[Dataset items]

※

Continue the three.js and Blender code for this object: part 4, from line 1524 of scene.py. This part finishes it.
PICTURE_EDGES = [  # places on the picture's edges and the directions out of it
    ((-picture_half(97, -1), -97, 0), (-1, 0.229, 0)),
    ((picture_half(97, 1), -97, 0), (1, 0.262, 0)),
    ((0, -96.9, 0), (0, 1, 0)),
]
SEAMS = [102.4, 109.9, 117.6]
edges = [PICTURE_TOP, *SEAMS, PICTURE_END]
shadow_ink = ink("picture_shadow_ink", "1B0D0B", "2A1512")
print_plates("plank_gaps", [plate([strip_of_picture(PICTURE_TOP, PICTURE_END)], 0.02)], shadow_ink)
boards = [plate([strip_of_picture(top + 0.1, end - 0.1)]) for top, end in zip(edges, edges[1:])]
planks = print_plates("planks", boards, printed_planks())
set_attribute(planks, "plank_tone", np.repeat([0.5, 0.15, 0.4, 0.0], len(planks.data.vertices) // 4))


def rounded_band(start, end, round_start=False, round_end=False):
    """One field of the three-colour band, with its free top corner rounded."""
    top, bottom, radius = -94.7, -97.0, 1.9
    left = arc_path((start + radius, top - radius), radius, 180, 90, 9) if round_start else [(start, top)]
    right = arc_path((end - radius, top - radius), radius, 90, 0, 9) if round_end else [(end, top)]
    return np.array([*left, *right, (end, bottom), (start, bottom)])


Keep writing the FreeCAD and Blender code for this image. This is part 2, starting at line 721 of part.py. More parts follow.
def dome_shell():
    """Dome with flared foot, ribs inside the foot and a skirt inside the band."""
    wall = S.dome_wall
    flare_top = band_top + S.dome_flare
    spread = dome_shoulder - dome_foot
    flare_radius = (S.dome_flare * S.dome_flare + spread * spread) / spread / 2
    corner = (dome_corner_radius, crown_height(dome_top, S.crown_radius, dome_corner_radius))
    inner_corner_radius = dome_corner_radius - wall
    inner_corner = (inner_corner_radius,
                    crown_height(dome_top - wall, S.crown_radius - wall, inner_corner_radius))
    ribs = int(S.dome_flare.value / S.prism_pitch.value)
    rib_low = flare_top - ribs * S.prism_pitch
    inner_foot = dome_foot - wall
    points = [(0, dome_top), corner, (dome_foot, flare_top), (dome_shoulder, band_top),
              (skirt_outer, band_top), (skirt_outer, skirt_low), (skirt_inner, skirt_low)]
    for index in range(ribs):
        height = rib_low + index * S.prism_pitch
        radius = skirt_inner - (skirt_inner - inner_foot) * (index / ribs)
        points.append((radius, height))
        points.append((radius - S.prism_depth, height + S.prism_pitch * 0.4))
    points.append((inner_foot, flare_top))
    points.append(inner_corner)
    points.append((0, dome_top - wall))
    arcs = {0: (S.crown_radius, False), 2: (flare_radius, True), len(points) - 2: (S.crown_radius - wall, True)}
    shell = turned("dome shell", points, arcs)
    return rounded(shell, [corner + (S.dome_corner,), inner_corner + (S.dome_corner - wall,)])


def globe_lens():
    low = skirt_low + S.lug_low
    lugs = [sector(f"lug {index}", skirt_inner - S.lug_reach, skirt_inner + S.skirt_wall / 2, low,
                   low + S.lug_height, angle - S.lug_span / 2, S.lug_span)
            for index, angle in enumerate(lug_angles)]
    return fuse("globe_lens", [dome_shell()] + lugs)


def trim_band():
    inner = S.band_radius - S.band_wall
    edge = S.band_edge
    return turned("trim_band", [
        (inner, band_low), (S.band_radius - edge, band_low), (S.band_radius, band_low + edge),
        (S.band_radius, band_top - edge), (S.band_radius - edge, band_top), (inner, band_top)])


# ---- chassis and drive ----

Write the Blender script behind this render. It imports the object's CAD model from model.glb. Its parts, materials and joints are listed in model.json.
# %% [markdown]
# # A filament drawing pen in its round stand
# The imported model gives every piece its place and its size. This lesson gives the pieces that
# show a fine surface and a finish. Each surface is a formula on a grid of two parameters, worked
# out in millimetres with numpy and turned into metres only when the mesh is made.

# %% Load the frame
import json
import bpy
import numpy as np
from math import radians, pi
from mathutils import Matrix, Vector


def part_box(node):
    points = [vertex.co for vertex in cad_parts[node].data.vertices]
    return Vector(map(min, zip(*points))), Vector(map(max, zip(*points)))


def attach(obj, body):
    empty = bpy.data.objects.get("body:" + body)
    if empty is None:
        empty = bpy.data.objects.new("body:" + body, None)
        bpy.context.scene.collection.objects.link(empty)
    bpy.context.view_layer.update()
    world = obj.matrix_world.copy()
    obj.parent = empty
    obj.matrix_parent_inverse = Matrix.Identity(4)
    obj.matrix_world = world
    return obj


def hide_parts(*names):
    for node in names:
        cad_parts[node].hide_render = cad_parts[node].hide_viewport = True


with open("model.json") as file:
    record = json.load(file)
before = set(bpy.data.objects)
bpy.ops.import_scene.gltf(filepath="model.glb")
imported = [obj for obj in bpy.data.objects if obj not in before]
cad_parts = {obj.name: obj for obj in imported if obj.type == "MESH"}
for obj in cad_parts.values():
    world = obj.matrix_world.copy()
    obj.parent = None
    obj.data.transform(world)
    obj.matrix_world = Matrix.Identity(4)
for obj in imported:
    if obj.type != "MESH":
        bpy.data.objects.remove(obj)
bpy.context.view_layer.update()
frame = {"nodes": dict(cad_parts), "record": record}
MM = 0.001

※

WHAT TO WORK ON: Output the records above in their entirety, exactly.

THE RESULT:
Continue the three.js and Blender code for this object: part 4, from line 1524 of scene.py. This part finishes it.
PICTURE_EDGES = [  # places on the picture's edges and the directions out of it
    ((-picture_half(97, -1), -97, 0), (-1, 0.229, 0)),
    ((picture_half(97, 1), -97, 0), (1, 0.262, 0)),
    ((0, -96.9, 0), (0, 1, 0)),
]
SEAMS = [102.4, 109.9, 117.6]
edges = [PICTURE_TOP, *SEAMS, PICTURE_END]
shadow_ink = ink("picture_shadow_ink", "1B0D0B", "2A1512")
print_plates("plank_gaps", [plate([strip_of_picture(PICTURE_TOP, PICTURE_END)], 0.02)], shadow_ink)
boards = [plate([strip_of_picture(top + 0.1, end - 0.1)]) for top, end in zip(edges, edges[1:])]
planks = print_plates("planks", boards, printed_planks())
set_attribute(planks, "plank_tone", np.repeat([0.5, 0.15, 0.4, 0.0], len(planks.data.vertices) // 4))


def rounded_band(start, end, round_start=False, round_end=False):
    """One field of the three-colour band, with its free top corner rounded."""
    top, bottom, radius = -94.7, -97.0, 1.9
    left = arc_path((start + radius, top - radius), radius, 180, 90, 9) if round_start else [(start, top)]
    right = arc_path((end - radius, top - radius), radius, 90, 0, 9) if round_end else [(end, top)]
    return np.array([*left, *right, (end, bottom), (start, bottom)])


Keep writing the FreeCAD and Blender code for this image. This is part 2, starting at line 721 of part.py. More parts follow.
def dome_shell():
    """Dome with flared foot, ribs inside the foot and a skirt inside the band."""
    wall = S.dome_wall
    flare_top = band_top + S.dome_flare
    spread = dome_shoulder - dome_foot
    flare_radius = (S.dome_flare * S.dome_flare + spread * spread) / spread / 2
    corner = (dome_corner_radius, crown_height(dome_top, S.crown_radius, dome_corner_radius))
    inner_corner_radius = dome_corner_radius - wall
    inner_corner = (inner_corner_radius,
                    crown_height(dome_top - wall, S.crown_radius - wall, inner_corner_radius))
    ribs = int(S.dome_flare.value / S.prism_pitch.value)
    rib_low = flare_top - ribs * S.prism_pitch
    inner_foot = dome_foot - wall
    points = [(0, dome_top), corner, (dome_foot, flare_top), (dome_shoulder, band_top),
              (skirt_outer, band_top), (skirt_outer, skirt_low), (skirt_inner, skirt_low)]
    for index in range(ribs):
        height = rib_low + index * S.prism_pitch
        radius = skirt_inner - (skirt_inner - inner_foot) * (index / ribs)
        points.append((radius, height))
        points.append((radius - S.prism_depth, height + S.prism_pitch * 0.4))
    points.append((inner_foot, flare_top))
    points.append(inner_corner)
    points.append((0, dome_top - wall))
    arcs = {0: (S.crown_radius, False), 2: (flare_radius, True), len(points) - 2: (S.crown_radius - wall, True)}
    shell = turned("dome shell", points, arcs)
    return rounded(shell, [corner + (S.dome_corner,), inner_corner + (S.dome_corner - wall,)])


def globe_lens():
    low = skirt_low + S.lug_low
    lugs = [sector(f"lug {index}", skirt_inner - S.lug_reach, skirt_inner + S.skirt_wall / 2, low,
                   low + S.lug_height, angle - S.lug_span / 2, S.lug_span)
            for index, angle in enumerate(lug_angles)]
    return fuse("globe_lens", [dome_shell()] + lugs)


def trim_band():
    inner = S.band_radius - S.band_wall
    edge = S.band_edge
    return turned("trim_band", [
        (inner, band_low), (S.band_radius - edge, band_low), (S.band_radius, band_low + edge),
        (S.band_radius, band_top - edge), (S.band_radius - edge, band_top), (inner, band_top)])


# ---- chassis and drive ----

Write the Blender script behind this render. It imports the object's CAD model from model.glb. Its parts, materials and joints are listed in model.json.
# %% [markdown]
# # A filament drawing pen in its round stand
# The imported model gives every piece its place and its size. This lesson gives the pieces that
# show a fine surface and a finish. Each surface is a formula on a grid of two parameters, worked
# out in millimetres with numpy and turned into metres only when the mesh is made.

# %% Load the frame
import json
import bpy
import numpy as np
from math import radians, pi
from mathutils import Matrix, Vector


def part_box(node):
    points = [vertex.co for vertex in cad_parts[node].data.vertices]
    return Vector(map(min, zip(*points))), Vector(map(max, zip(*points)))


def attach(obj, body):
    empty = bpy.data.objects.get("body:" + body)
    if empty is None:
        empty = bpy.data.objects.new("body:" + body, None)
        bpy.context.scene.collection.objects.link(empty)
    bpy.context.view_layer.update()
    world = obj.matrix_world.copy()
    obj.parent = empty
    obj.matrix_parent_inverse = Matrix.Identity(4)
    obj.matrix_world = world
    return obj


def hide_parts(*names):
    for node in names:
        cad_parts[node].hide_render = cad_parts[node].hide_viewport = True


with open("model.json") as file:
    record = json.load(file)
before = set(bpy.data.objects)
bpy.ops.import_scene.gltf(filepath="model.glb")
imported = [obj for obj in bpy.data.objects if obj not in before]
cad_parts = {obj.name: obj for obj in imported if obj.type == "MESH"}
for obj in cad_parts.values():
    world = obj.matrix_world.copy()
    obj.parent = None
    obj.data.transform(world)
    obj.matrix_world = Matrix.Identity(4)
for obj in imported:
    if obj.type != "MESH":
        bpy.data.objects.remove(obj)
bpy.context.view_layer.update()
frame = {"nodes": dict(cad_parts), "record": record}
MM = 0.001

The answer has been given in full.